In the Community Development and Land Management segment, profit was $6 million in the second quarter of 2011 compared to $12 million in the second quarter of 2010. The profit decline was due to lower rural tract land sales. Profit from real estate activities was $5 million in the second quarter of 2011 compared to $9 million in the second quarter of 2010. Profit from forestry operations and leasing activities was $1 million in the second quarter of 2011 compared to $3 million in the second quarter of 2010. Sales were $30 million in the second quarter of 2011 compared to $36 million in the second quarter of 2010. The segment sold approximately 4,700 acres for gross proceeds of approximately $11 million in the second quarter of 2011 compared to approximately 5,700 acres for gross proceeds of $15 million in the second quarter of 2010.

Other Items
In the second quarter of 2011, total pre-tax input costs of energy, raw materials and freight increased $40 million over the second quarter of 2010 on a continuing operations basis.

In the second quarter of 2011, the pre-tax impact from favorable foreign currency exchange was $17 million compared to the second quarter of 2010 on a continuing operations basis.

Operating cash flow from continuing operations improved to approximately $160 million in the second quarter of 2011 compared to $75 million in the second quarter of 2010, reflecting higher earnings and lower working capital usage.

Capital spending from continuing operations was $151 million in the second quarter of 2011 compared to $40 million in the second quarter of 2010. The year-over-year increase was driven primarily by the expansion of the company’s corrugated packaging business in Brazil.

The company's U.S. qualified retirement plans remain over funded and management does not anticipate any required regulatory funding contributions to such plans in the foreseeable future.

The effective tax rate from continuing operations in the second quarter of 2011 was approximately 32 percent.
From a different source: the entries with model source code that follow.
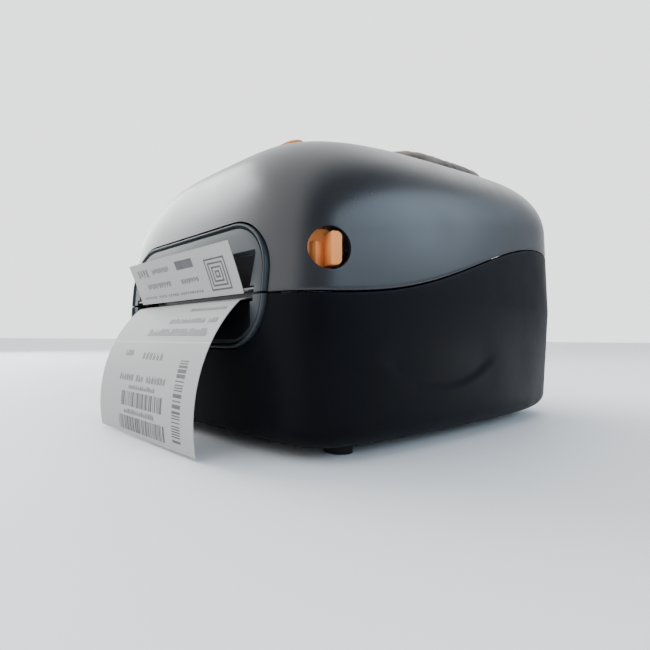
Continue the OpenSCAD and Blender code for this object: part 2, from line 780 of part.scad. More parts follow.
module spindle_core(d, z, x_far) {
    at(d, z) {
        ring_x(-58, 58, 8, 3);
        rod_x(-63, x_far, 5);
    }
}

module supply_core() { color("#e8e6df") spindle_core(supply_d, supply_z, 63); }

module supply_ribbon() {
    color("#141416") at(supply_d, supply_z) ring_x(-ribbon_w / 2, ribbon_w / 2, 22, 8);
}

module takeup_core() { color("#e8e6df") spindle_core(takeup_at[0], takeup_at[1], gear_x + 5); }

module takeup_ribbon() {
    color("#141416") at(takeup_at[0], takeup_at[1]) ring_x(-ribbon_w / 2, ribbon_w / 2, 12, 8);
}

module takeup_gear() {
    color("#e8e6df") at(takeup_at[0], takeup_at[1]) gear_x(gear_x, gear_x + 4, takeup_teeth, takeup_first, 5);
}

module ribbon_gear() {
    color("#e8e6df") at(ribbon_d, ribbon_z) gear_x(gear_x, gear_x + 4, ribbon_teeth, ribbon_first, 2.05);
}

lower_case();
lower_bezel();
rubber_feet();
base_hinges();
hinge_pins();
media_deck();
side_frame_left();
side_frame_right();
latch_catches();
platen_bushes();
guide_bar();
sensor_rail();
stepper_motor();
main_board();
power_inlet();
usb_socket();
switch_housing();
case_screws();
label_web();
platen_rubber();
platen_shaft();
platen_gear();
idler_gear();
motor_pinion();
gap_sensor();
roll_core();
label_roll();
roll_holder_left();
roll_holder_right();
holder_pinion();
power_rocker();
top_cover();
cover_window();
upper_bezel();
tear_bar();
cover_hinges();
ribbon_frame_left();
ribbon_frame_right();
head_bracket();
cover_board();
led_lenses();
printed_slip();
ribbon_film();
head_cable();
latch_left();
latch_right();
feed_button();
print_head();
head_springs();
supply_core();
supply_ribbon();
takeup_core();
takeup_ribbon();
takeup_gear();
ribbon_gear();
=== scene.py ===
import math
import random

import bmesh
import bpy
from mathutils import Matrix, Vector, noise


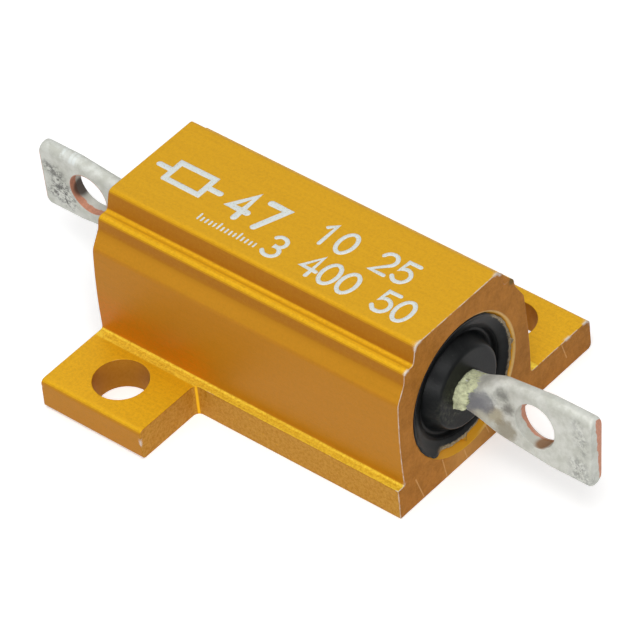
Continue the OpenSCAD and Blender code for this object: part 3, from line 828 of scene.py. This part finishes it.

MWV paid a regular quarterly dividend of $0.25 per share during the second quarter of 2011. On June 28, 2011, MWV declared a regular quarterly dividend of $0.25 per common share. The payment of the dividend will be made on September 1, 2011, to shareholders of record at the close of business on August 1, 2011.

Outlook
In the third quarter of 2011, the company expects earnings to improve modestly compared to the third quarter of 2010. The company expects continued benefits from value-based pricing, product mix improvement and profitable growth in faster growing emerging markets. The company also expects continued gains in manufacturing productivity. The company remains cautious around ongoing macro-economic challenges in developed markets and the impact on consumer demand, higher costs for certain raw materials and freight, as well as the potential impact of policies in key emerging markets to control inflation. The company is also continuing to monitor fiscal developments, particularly in the U.S. and Europe, which could also impact consumer confidence.